What is not queried is whether these concessions or relief in fact add to people’s cost of living in due course. What the government gives, the government must get. The government has added on new taxes. The environment tax is an example of adding to the cost of living of a large majority, while giving relief to some such as government servants, car and vehicle users and Samurdhi beneficiaries, for instance. This tax is almost a poll tax, with the exemption of those who do not have electricity. One would have thought that the collection of Rs. 20per month from every household with electricity would have a high cost of collection that would render it of little benefit. This has been avoided by including the tax in the electricity bill. Although it has resolved the problem of collection, it is a bad tax as it is regressive. One would have expected it to have been a progressive tax with the amount of the tax increasing with the amount of electricity consumption. That would have made the tax more equitable, seem an environment tax and also yield a higher revenue. Maybe, an amendment at committee stage of the Budget would make such an adjustment.

One of the subtle ways in which a government taxes the people is through inflation. And the Budget deficit is the fundamental factor in generating inflation. In as far as this budget is concerned, it is expected to result in a 0.9 per cent revenue surplus. The large capital expenditure target of 8.0 per cent of GDP will result in a budget deficit of about 7 per cent. The overall deficit of 7 per cent is due to capital expenditure. This is a laudable achievement to the extent that the budget estimates materialise. The doubts are as to whether the final out turn will be closely aligned to the projected figures. However, merely because the deficit is due to capital expenditure does not render it non-inflationary. The budget deficit would have an inflationary impact.
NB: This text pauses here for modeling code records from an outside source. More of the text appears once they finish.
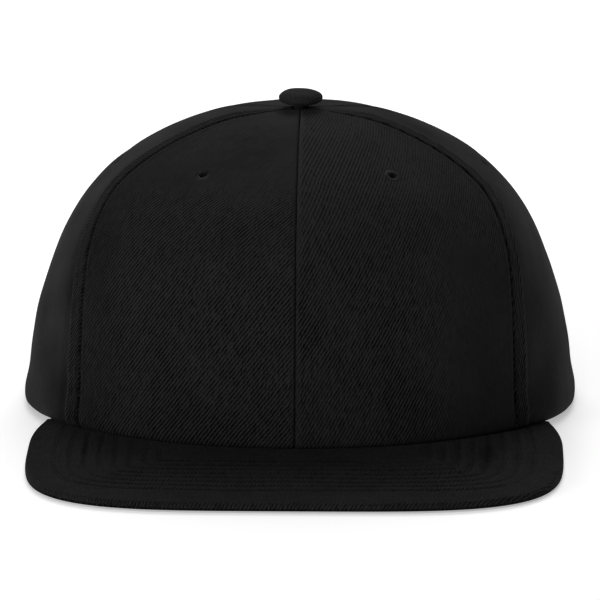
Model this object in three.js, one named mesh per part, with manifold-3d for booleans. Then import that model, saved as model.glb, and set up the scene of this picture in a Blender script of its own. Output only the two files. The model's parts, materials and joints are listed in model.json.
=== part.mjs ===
// A six-panel snapback cap with a flat peak, at its real size, as it lies on a table.
// Millimetres, +Z up. The peak points along -Y, and +X is the wearer's left.
// The crown is a smooth dome described by a table of level sections; each panel is a wall
// of cloth between two seams of that dome, and every other piece takes its place from it.
import * as THREE from "three";
import { mergeVertices } from "three/addons/utils/BufferGeometryUtils.js";
import Module from "manifold-3d";

const wasm = await Module();
wasm.setup();

// Clearances between pieces
const seamGap = 0.3; // between two panels at their seam
const seatGap = 0.3; // between a piece and what it sits on
const liningGap = 0.6; // between the panels and what is sewn inside them

// Crown
const crownHalfWidth = 94.3;
const crownFrontReach = 91;
const crownBackReach = 101;
const apexHeight = 101;
const apexSetback = 3.6; // how far the top lies behind the widest section
const planSquareness = 2.12; // 2 is an ellipse, more is squarer
const panelFlatness = 0.04; // how far each panel flattens between its seams, near the top
const panelWall = 1.8;

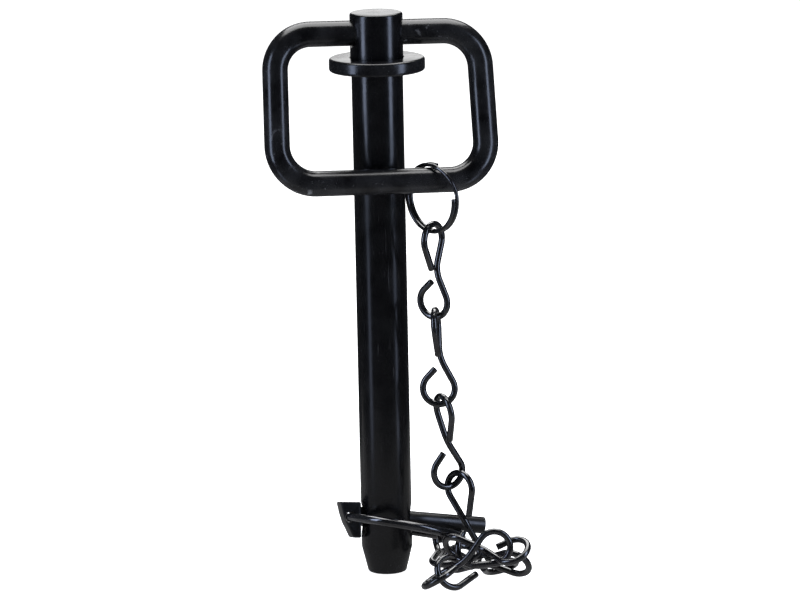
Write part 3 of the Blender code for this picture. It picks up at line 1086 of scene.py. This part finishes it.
@dataclass
class Studio:
    """The pale floor, the soft lights and the camera.

    Attributes:
        azimuth: The camera's direction from the object, as in towards.
        elevation: Its height above the horizon, in degrees.
        roll: Its turn about its own line of sight, in degrees.
        distance: Its distance from what it is aimed at.
        aim: The point it faces.
        lens: Its focal length, in millimetres.
        sensor: Its sensor's width, in millimetres.
        shift: Its lens shift across and up.
        clip: The nearest and farthest it sees.
        floor_half: Half the table's width.
        floor_height: Height of the table's top, just under the object.
        floor_grey: The table's share of reflected light.
        floor_glow: The table's own light.
        surround: Colour and strength of what the object reflects.
    """

    azimuth: float = -11.0
    elevation: float = 11.5476
    roll: float = -1.2082
    distance: float = 1.821
    aim: tuple[float, float, float] = (0.0, 0.0, 0.103)
    lens: float = 220.16
    sensor: float = 36.0
    shift: tuple[float, float] = (0.02256, 0.00219)
    clip: tuple[float, float] = (0.05, 50.0)
    floor_half: float = 6.0
    floor_height: float = -0.2 * MM
    floor_grey: float = 0.9
    floor_glow: float = 1.05
    surround: tuple[str, float] = ("#7c7f88", 0.16)

    def build_floor(self) -> None:
        """Lay a pale lit table under the object."""
        bm = bmesh.new()
        bmesh.ops.create_grid(bm, x_segments=1, y_segments=1, size=self.floor_half)
        bmesh.ops.translate(bm, verts=bm.verts, vec=(0.0, 0.0, self.floor_height))
        floor = object_from(bm, "studio_table")
        material = bpy.data.materials.new("lit_white_table")
        material.use_nodes = True
        shader = material.node_tree.nodes["Principled BSDF"]
        shader.inputs["Base Color"].default_value = (self.floor_grey,) * 3 + (1.0,)
        shader.inputs["Roughness"].default_value = 0.9
        shader.inputs["Specular IOR Level"].default_value = 0.0
        shader.inputs["Emission Color"].default_value = (1.0, 1.0, 1.0, 1.0)
        shader.inputs["Emission Strength"].default_value = self.floor_glow
        floor.data.materials.append(material)
        floor.visible_glossy = False

    def build_world(self) -> None:
        """Make the surroundings white to the camera and dim in reflections."""
        colour, strength = self.surround
        world = bpy.data.worlds.new("studio")
        world.use_nodes = True
        tree = world.node_tree
        tree.nodes.clear()
        rays = add_node(tree, "ShaderNodeLightPath")
        seen = add_node(tree, "ShaderNodeBackground", {"Color": (1.0, 1.0, 1.0, 1.0), "Strength": 1.0})
        dim = add_node(tree, "ShaderNodeBackground", {"Color": linear(colour), "Strength": strength})
        mix = add_node(tree, "ShaderNodeMixShader", {0: rays.outputs["Is Camera Ray"],
                                                     1: dim.outputs["Background"],
                                                     2: seen.outputs["Background"]})
        add_node(tree, "ShaderNodeOutputWorld", {"Surface": mix.outputs["Shader"]})
        bpy.context.scene.world = world

    def build_lights(self) -> None:
        """Hang the soft lights."""
        near = self.azimuth
        for light in (
            Softbox("left_strip", near - 60.0, 10.0, 0.38, (0.10, 0.34), 6.0, (0, 0, 0.19), DAYLIGHT),
            Softbox("right_strip", near + 60.0, 10.0, 0.38, (0.10, 0.34), 5.5, (0, 0, 0.19), DAYLIGHT),
            Softbox("left_low", near - 58.0, 0.0, 0.17, (0.035, 0.09), 1.3, (0, 0, 0.05), DAYLIGHT),
            Softbox("right_low", near + 62.0, 0.0, 0.17, (0.03, 0.09), 1.5, (0, 0, 0.05), DAYLIGHT),
            Softbox("overhead", near + 176.0, 71.0, 0.9, (0.9, 0.9), 5.5),
            Softbox("back_panel", near + 180.0, 12.0, 1.2, (0.45, 0.34), 1.7, (0, 0, 0.2)),
            Softbox("table_bounce", near, -90.0, 0.201, (0.36, 0.36), 0.22, (0, 0, 0.2)),
        ):
            light.build()

    def build_camera(self) -> None:
        """Stand the camera at its place."""
        a, r = math.radians(self.azimuth), math.radians(self.roll)
        back = towards(self.azimuth, self.elevation)
        right = Vector((math.cos(a), math.sin(a), 0.0))
        up = back.cross(right)
        across = math.cos(r) * right + math.sin(r) * up
        above = math.cos(r) * up - math.sin(r) * right
        data = bpy.data.cameras.new("studio_camera")
        data.lens, data.sensor_width = self.lens, self.sensor
        data.shift_x, data.shift_y = self.shift
        data.clip_start, data.clip_end = self.clip
        camera = bpy.data.objects.new("studio_camera", data)
        turn = Matrix((across, above, back)).transposed().to_4x4()
        camera.matrix_world = Matrix.Translation(Vector(self.aim) + back * self.distance) @ turn
        bpy.context.scene.collection.objects.link(camera)
        bpy.context.scene.camera = camera

    def build(self) -> None:
        """Build the whole studio."""
        self.build_camera()
        self.build_floor()
        self.build_world()
        self.build_lights()
        bpy.context.scene.view_settings.view_transform = "Standard"


def main() -> None:
    """Build every sub-assembly in order, then the studio."""
    logging.basicConfig(level=logging.INFO, format="%(message)s")
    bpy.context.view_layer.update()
    PinBar().build()
    handle = BarHandle()
    handle.build()
    SplitRing(handle).build()
    for link in LINKS:
        link.build()
    LinchPin().build()
    Studio().build()
    bpy.context.view_layer.update()


if __name__ == "__main__":
    main()
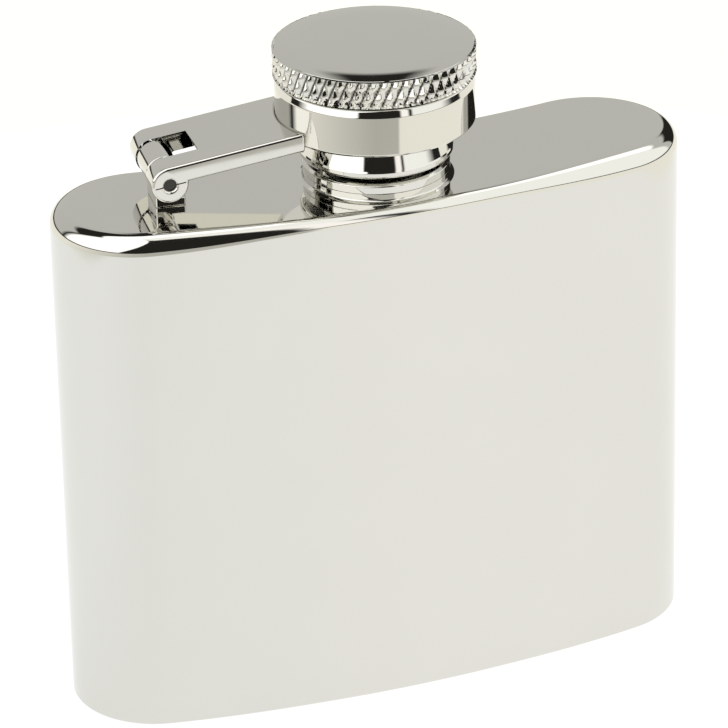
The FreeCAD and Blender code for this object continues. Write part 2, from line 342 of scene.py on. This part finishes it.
def polished_steel(name, dark, light, rough_low, rough_high, wave, scratch, grooves=None):
    """Mirror-polished steel: faint waviness of the sheet, hair scratches and smears in the polish.
    grooves, where given, makes a mask of the places that get painted shade, a dark colour laid in where
    shade falls."""
    nodes = Nodes(name)
    shader = nodes.shader
    shader.inputs["Metallic"].default_value = 1
    smear = nodes.noise(90, 3)
    colour = nodes.tint(smear, dark, light)
    if grooves:
        # Painted shade: where the grooves' mask is 1, the colour turns nearly black.
        painted_shade = nodes.add("ShaderNodeMix", data_type="RGBA")
        nodes.join(grooves(nodes), painted_shade.inputs["Factor"])
        nodes.join(colour, painted_shade.inputs["A"])
        painted_shade.inputs["B"].default_value = (*GROOVE_SHADE_COLOUR, 1)
        colour = painted_shade.outputs["Result"]
    nodes.join(colour, shader.inputs["Base Color"])
    haze = nodes.noise(420, 6, (1, 1, 0.35))
    nodes.join(nodes.ramp(haze, rough_low, rough_high, 0.35, 0.75), shader.inputs["Roughness"])
    hair = nodes.noise(2600, 2, (0.06, 1, 1))
    fine = nodes.bump(hair, scratch)
    nodes.join(nodes.bump(nodes.noise(55, 1), wave, below=fine), shader.inputs["Normal"])
    return nodes.material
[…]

The Budget for 2008 envisages the government’s revenue to meet nearly all its current expenditure. This is mainly achieved by a projected increase in tax revenues. There has been a favourable development in the past two years of a fairly significant increase in revenue collection. The improvement in revenue collection can be gauged meaningfully by relating it to the total value of goods and services produced in that year. The Tax: GDP ratio has risen from 15 per cent of GDP in 2006 to an expected 16.4 per cent in the current year and the tax proposals of this year are expected to raise it to 17 per cent in 2008. The continued improvement in the government’s revenue collection is indeed a significant development in improving fiscal management. Two questions are at issue nevertheless.

How much of the projected revenue the government expects to raise in taxes would it in fact obtain? Can the government contain the expenditure within the projected amount? For many years now the budget deficit has been high. Despite budgetary expressions of intent that a key objective is to bring down the deficit and the enactment of the Fiscal Responsibility Act, there has been no progress in containing the deficit. This Budget contains the deficit in 2008 to 7 per cent of GDP. Will this materialise? Invariably the final outcome overtakes these figures. The ongoing war is the excuse for the inability to contain the deficit. International oil prices are another reason that would be trotted out. The increased capital expenditure in the Budget is commendable. It must be recognised that the government has undertaken several vital infrastructure projects, such as the Norochcholai, Kerawalapitiya and Upper Kotmale power generation projects that lay dormant for sometime. A new highway network too has commenced. These developmental expenditures are no doubt most needed. The Budget has allocated Rs. 790 billion for capital expenditure. We hope that this capital expenditure would be efficiently, effectively and expeditiously expended and that the country’s infrastructure would be raised several notches. The fear is that the final out turn would be different. We hope that unlike in the past when financial stringency and over expenditure resulted in the curtailment in capital expenditure, as a measure of containment of the fiscal deficit, there would not be such a development next year and that the loan of US $ 500 million recently borrowed would in fact be spent on infrastructure.

The expenditure side of the Budget equation is of particular concern in this Budget. It has been the experience of past budget estimates of revenue falling short and of government expenditure exceeding the budgeted figure. As in the past, recurrent expenditure could exceed the budgeted figure and the amount allocated for capital expenditure would be unspent. In 2007 a 7.4 per cent public investment target was eventually trimmed to 6.6 per cent. Fiscal irresponsibility has characterised this regime with respect to government expenditure. In the current economic and financial context, the expectation of the government to be frugal and to cut down unnecessary expenditure is a vain one. Instead, the war is used as an excuse for public expenditure extravagance. For instance, the 2008 budgetary allocations for the Office of the President are doubled to more than Rs 5.75 billion -- with about Rs. 1.43 billion of this going for a new category called `development activities. No where are any details of this “development activities” given.

In recent years wide powers are given for expenditure to be moved from one purpose to another that the details of expenditure are quite irrelevant. Financial extravagance and wastefulness are the order of the day. Notwithstanding our critical comments on Budget 2008, we hope that the aspirations and objectives of the Budget would be fulfilled. More specifically we hope the envisaged capital expenditure would be effectively spent, that current expenditure would be contained and even reduced and that the revenue collection targets would be achieved. Fiscal discipline rather than political expediency, we hope, will characterise economic management.